• [Source material]
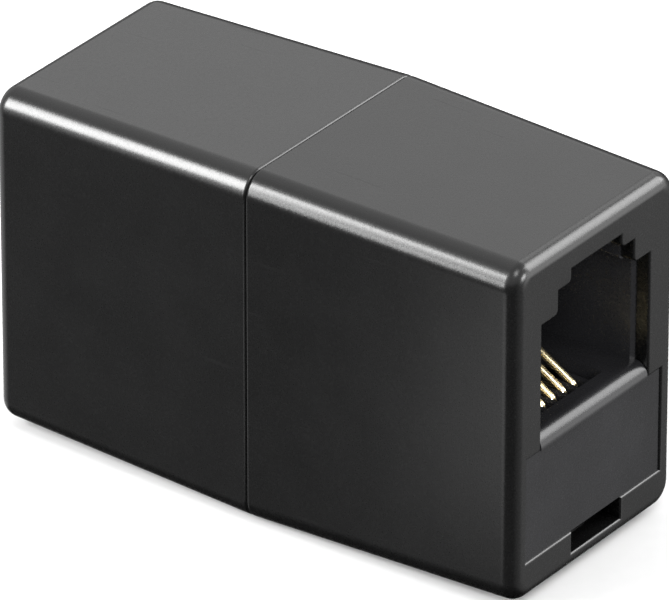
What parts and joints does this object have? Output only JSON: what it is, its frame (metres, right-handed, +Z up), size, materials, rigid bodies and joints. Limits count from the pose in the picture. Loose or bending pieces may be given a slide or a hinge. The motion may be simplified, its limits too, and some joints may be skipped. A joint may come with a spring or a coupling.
{
  "type": "telephone inline coupler",
  "caption": "Black snap-together housing with a keyed modular telephone socket in each end face, wired through to join line cords.",
  "frame": {"origin": "under the middle of the seam, at the lowest line of the housing", "axes": "+X along the coupler to one of its like ends, +Z up on the side of the plugs' latches, Y across"},
  "size_m": [0.0366, 0.0166, 0.0223],
  "materials": {
    "housing_plastic": "satin",
    "insert_plastic": "satin",
    "contact_gold": "polished",
    "sleeve_tin": "satin",
    "lead_black": "satin",
    "lead_red": "satin",
    "lead_green": "satin",
    "lead_yellow": "satin"
  },
  "bodies": {
    "root": {"housing_right": "housing_plastic", "housing_left": "housing_plastic", "jack_insert_right": "insert_plastic", "jack_insert_left": "insert_plastic", "contact_right_1": "contact_gold", "crimp_sleeve_right_1": "sleeve_tin", "contact_left_1": "contact_gold", "crimp_sleeve_left_1": "sleeve_tin", "lead_1": "lead_black", "contact_right_2": "contact_gold", "crimp_sleeve_right_2": "sleeve_tin", "contact_left_2": "contact_gold", "crimp_sleeve_left_2": "sleeve_tin", "lead_2": "lead_red", "contact_right_3": "contact_gold", "crimp_sleeve_right_3": "sleeve_tin", "contact_left_3": "contact_gold", "crimp_sleeve_left_3": "sleeve_tin", "lead_3": "lead_green", "contact_right_4": "contact_gold", "crimp_sleeve_right_4": "sleeve_tin", "contact_left_4": "contact_gold", "crimp_sleeve_left_4": "sleeve_tin", "lead_4": "lead_yellow"}
  },
  "joints": []
}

• [Exercise directions]
Write out the full listing exactly as given.

• [Expected answer]
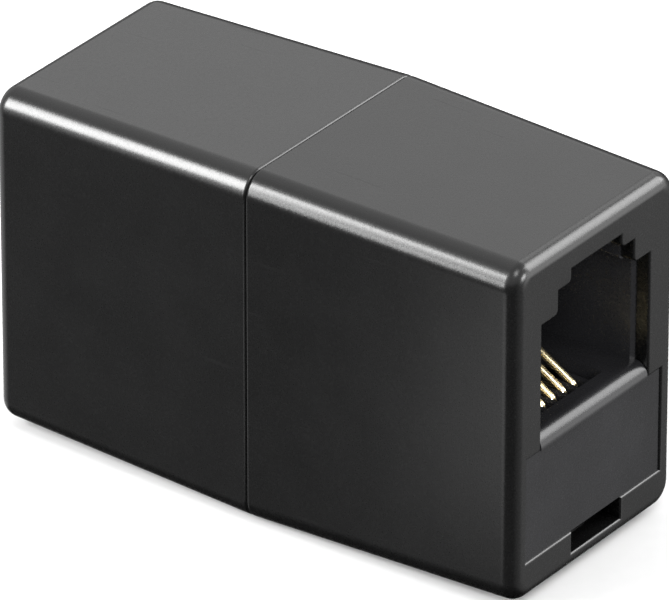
What parts and joints does this object have? Output only JSON: what it is, its frame (metres, right-handed, +Z up), size, materials, rigid bodies and joints. Limits count from the pose in the picture. Loose or bending pieces may be given a slide or a hinge. The motion may be simplified, its limits too, and some joints may be skipped. A joint may come with a spring or a coupling.
{
  "type": "telephone inline coupler",
  "caption": "Black snap-together housing with a keyed modular telephone socket in each end face, wired through to join line cords.",
  "frame": {"origin": "under the middle of the seam, at the lowest line of the housing", "axes": "+X along the coupler to one of its like ends, +Z up on the side of the plugs' latches, Y across"},
  "size_m": [0.0366, 0.0166, 0.0223],
  "materials": {
    "housing_plastic": "satin",
    "insert_plastic": "satin",
    "contact_gold": "polished",
    "sleeve_tin": "satin",
    "lead_black": "satin",
    "lead_red": "satin",
    "lead_green": "satin",
    "lead_yellow": "satin"
  },
  "bodies": {
    "root": {"housing_right": "housing_plastic", "housing_left": "housing_plastic", "jack_insert_right": "insert_plastic", "jack_insert_left": "insert_plastic", "contact_right_1": "contact_gold", "crimp_sleeve_right_1": "sleeve_tin", "contact_left_1": "contact_gold", "crimp_sleeve_left_1": "sleeve_tin", "lead_1": "lead_black", "contact_right_2": "contact_gold", "crimp_sleeve_right_2": "sleeve_tin", "contact_left_2": "contact_gold", "crimp_sleeve_left_2": "sleeve_tin", "lead_2": "lead_red", "contact_right_3": "contact_gold", "crimp_sleeve_right_3": "sleeve_tin", "contact_left_3": "contact_gold", "crimp_sleeve_left_3": "sleeve_tin", "lead_3": "lead_green", "contact_right_4": "contact_gold", "crimp_sleeve_right_4": "sleeve_tin", "contact_left_4": "contact_gold", "crimp_sleeve_left_4": "sleeve_tin", "lead_4": "lead_yellow"}
  },
  "joints": []
}